The committee’s report concludes that not only has the government’s liability for clinical negligence quadrupled over the past two decades, the Department of Health and Social Care is unable to show any meaningful action taken to address this

A report from the Public Accounts Committee (PAC) has found that not only has the government’s liability for clinical negligence quadrupled over the past two decades to £60 billion last year, the Department of Health and Social Care (DHSC) is unable to show any meaningful action taken to address this, and the NHS has not done enough to tackle the underlying causes of patient harm.

The report paints a picture of a system overwhelmed by safety recommendations that it cannot action, with evidence that, despite the NHS in England keeping a plethora of data on patient harm, its fragmented nature does not amount to good information which could identify and address clinical negligence’s underlying causes.

This builds on the broader report published by the committee at the end of November that found that, despite spending £3.24 billion on transforming diagnostic and surgical services, NHS England has missed its recovery targets. It also confirms the repeated failings of maternity services highlighted by Healthcare Today.

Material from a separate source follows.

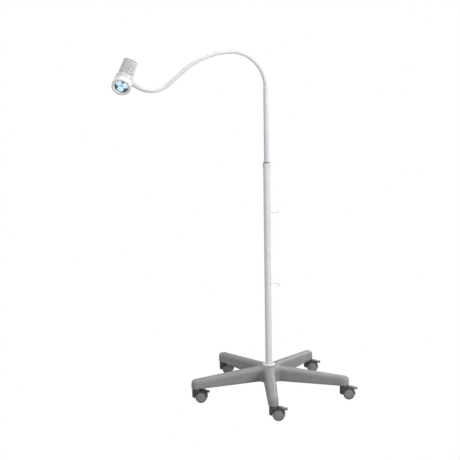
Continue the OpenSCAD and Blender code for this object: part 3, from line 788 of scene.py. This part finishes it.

The PAC has highlighted the problem of disproportionate legal costs in clinical negligence claims again. Claimant legal fees more than tripled to £538 million last year, while claims with damages of £25,000 or less cost far more in fees than victims receive, with a cost-to-damages ratio of 3.7 to 1. The government’s previous plans to limit the amount paid to lawyers in lower-value cases were not implemented as planned two years ago, it says, and the DHSC should develop an alternative mechanism to speed up decisions and reduce costs for these cases.

Costs will rise

Recent increases in settlement costs (tripling to £3.6 billion last year) are likely to rise significantly to more than £4 billion a year by the end of the decade.

Despite warnings from the PAC dating back to 2002, it says that the DHSC has not committed to acting to make improvements to the fundamental issues of clinical negligence until the completion of a review announced last year, for which it did not have an expected date.

The report calls in particular for the DHSC to learn lessons from its failure to improve maternity care in England, and set out how it plans to reduce the incidence of harm and the costs of claims in this area.

The report shows settled claims involving infants and children increasing significantly, reaching £325 million in claims for paediatric failings last year. The inquiry heard that 120-130 brain injury cases involving children are settled every year, but it can take an average of 11-12 years to resolve each claim, at a high cost both for the victim’s experience and financially.

Evidence to the PAC’s inquiry from the Royal College of Obstetricians and Gynaecologists suggested that the maternity workforce is struggling under the pressure of delivering increasingly complex care.

Patient safety

As the College pointed out earlier this year, if every woman currently on a gynaecological waiting list stood shoulder to shoulder, the queue would stretch over 191 miles.

Finally, the report notes that claims being settled on the basis of how much a victim’s care would cost in the private sector, rather than in the NHS, stem from a law from 1948. The inquiry heard that this is a major contributory factor to the increasing cost of very high-value cases of more than £1 million.

“Clinical negligence is the second-largest financial liability across government, but represents to our committee a different matter entirely from other large items like nuclear decommissioning or pensions. This is a swelling accounting of profound suffering,” said Geoffrey Clifton-Brown, chair of the Public Accounts Committee.

“The rising costs of such claims are diverting resources away from frontline care, badly in need of them. That is why it feels impossible to accept that, despite two decades’ worth of warnings, we still appear to be worlds away from government or NHS engaging with the underlying causes of this issue,” he added.

Six recommendations

Many suggestions have been made about how to cut negligence costs, but the PAC has made six specific recommendations.

It has asked the DHSC both to explain its operational plan to tackle clinical negligence, including key milestones for achieving reductions in claim costs and volumes, and to publish David Lock’s review of clinical negligence within six months of it being completed.

It has also recommended that a national framework for improving patient safety with clear targets for annual improvement be set up. “We are concerned there is far too little data on the factors behind clinical negligence, given its huge impact on people’s lives and NHS finances,” the report says.

The DHSC should establish a national system for sharing data between trusts and analysing trends. “If there are barriers to sharing protected data, it should develop analysis on an anonymised basis to pull out lessons and provide early warning alerts to trusts,” it suggests.

It is echoing the emphasis on a failure of maternity care and has recommended that the DHSC publish the review by Valerie Amos, Baroness Amos, into maternity services within two months, alongside its response and set out how it plans to reduce the incidence of harm and the costs of claims in maternity care.

Next, an alternative dispute mechanism should be set up to speed up decisions and reduce costs for less complex cases. As part of this, it recommends that the DHSC look at international examples, such as in New Zealand and Sweden, of non-adversarial and ombudsman models and assess how our ombudsman system could be improved.

Finally, the DHSC should develop, within six months, proper estimates of the impact of assuming health and social care for clinical negligence victims by the private sector. It should set out, by the same deadline, additional measures which it judges would effectively guard against the risk of paying twice for the care of those it has harmed and an indicative timeline for their potential implementation.